Learning a new language doesn’t come easily to me, especially at 47. It might have been slightly less painful when I was a teenager and learning about La Rochelle and how to ask the way to beach in French.

Last year, I thought I’d have a stab at learning a bit of Spanish.

I turned to a couple of apps and a YouTube video that had been watched a million times. That must be good, I figured.

While my Spanish remains no better than Manuel’s English, there was a suggestion in that video that changed my thinking on language-learning:

Aim for communication rather than perfection.

That resonated with me partly because I was keen to learn Spanish and partly because it’s also a great way to deal with resistance, which I wrote about yesterday. Done is indeed better than perfect.

 

Paranoimia

I lie in bed some nights and the very last thing I do before I go to sleep feels wrong, wasteful and shameful.

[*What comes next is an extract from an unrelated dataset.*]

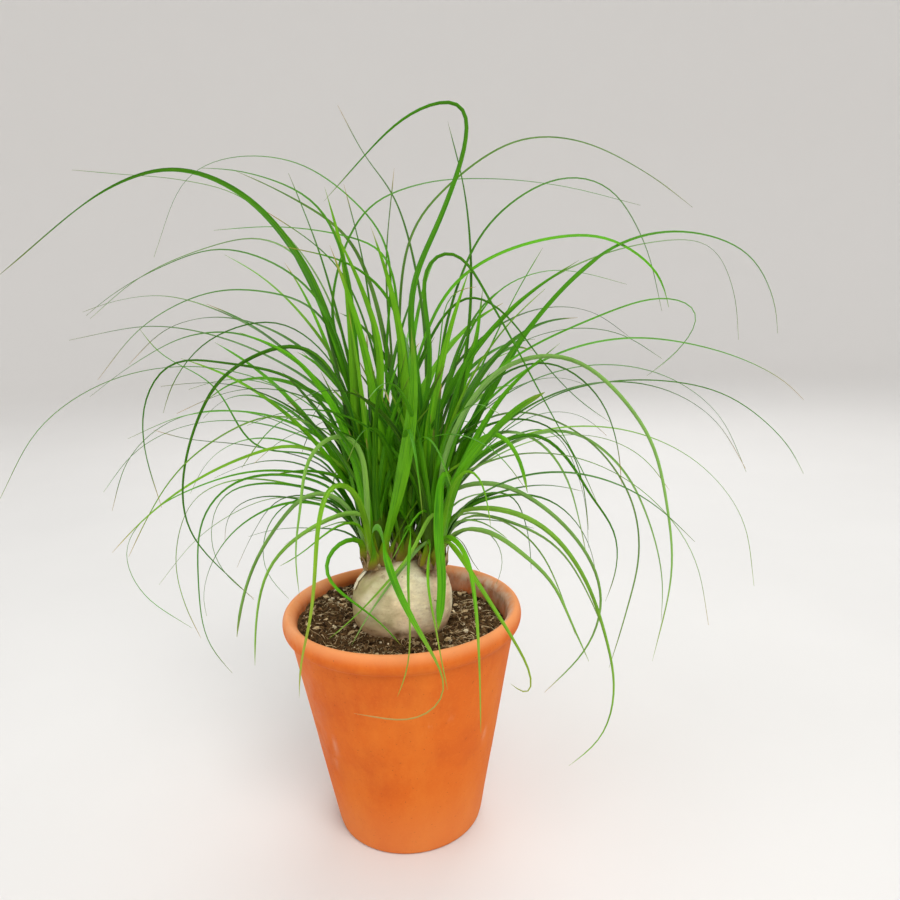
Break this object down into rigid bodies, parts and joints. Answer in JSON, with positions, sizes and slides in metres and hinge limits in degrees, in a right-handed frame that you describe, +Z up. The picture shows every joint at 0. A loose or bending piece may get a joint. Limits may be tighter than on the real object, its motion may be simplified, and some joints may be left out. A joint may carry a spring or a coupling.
{
  "type": "potted ponytail palm",
  "caption": "House plant with long arching strap leaves on a swollen pale trunk base, growing in dark soil in a round terracotta pot with a rolled rim.",
  "frame": {"origin": "centre of the pot's flat foot", "axes": "+Z up along the pot's axis, +Y to the back of the plant, X across the widest spread of the leaves"},
  "size_m": [0.5053, 0.298, 0.4649],
  "materials": {
    "terracotta": "matte fired clay, saturated orange with faint pale scuffs",
    "soil": "loose dark potting mix with white and tan bits",
    "cork": "smooth pale corky bark with brown flecks",
    "leaf": "satin green strap leaf"
  },
  "bodies": {
    "root": {"pot": "terracotta", "soil": "soil", "caudex": "cork", "leaf_crown": "leaf"}
  },
  "joints": []
}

I’m on Instagram or, more likely, Twitter, just catching up on the last word on the day, grabbing hold of one, two or twenty more opinions before I switch off and slide into the land of nod.

Why don’t I read the book that’s right there, beside me, waiting to be read? The book that’s been on my ‘to read’ list for months.

Fomo. Probably. A fear of missing out.

Eventually, I make Twitter disappear, hurriedly turn off wifi and switch on flight mode with a single tap while feeling grubby, knowing that I’ve just fed my mind some shit just when it’s got hours and hours to process it.

Why didn’t I feed it something useful to work with overnight?

Because social media is brilliantly effective, which is sometimes unfortunate.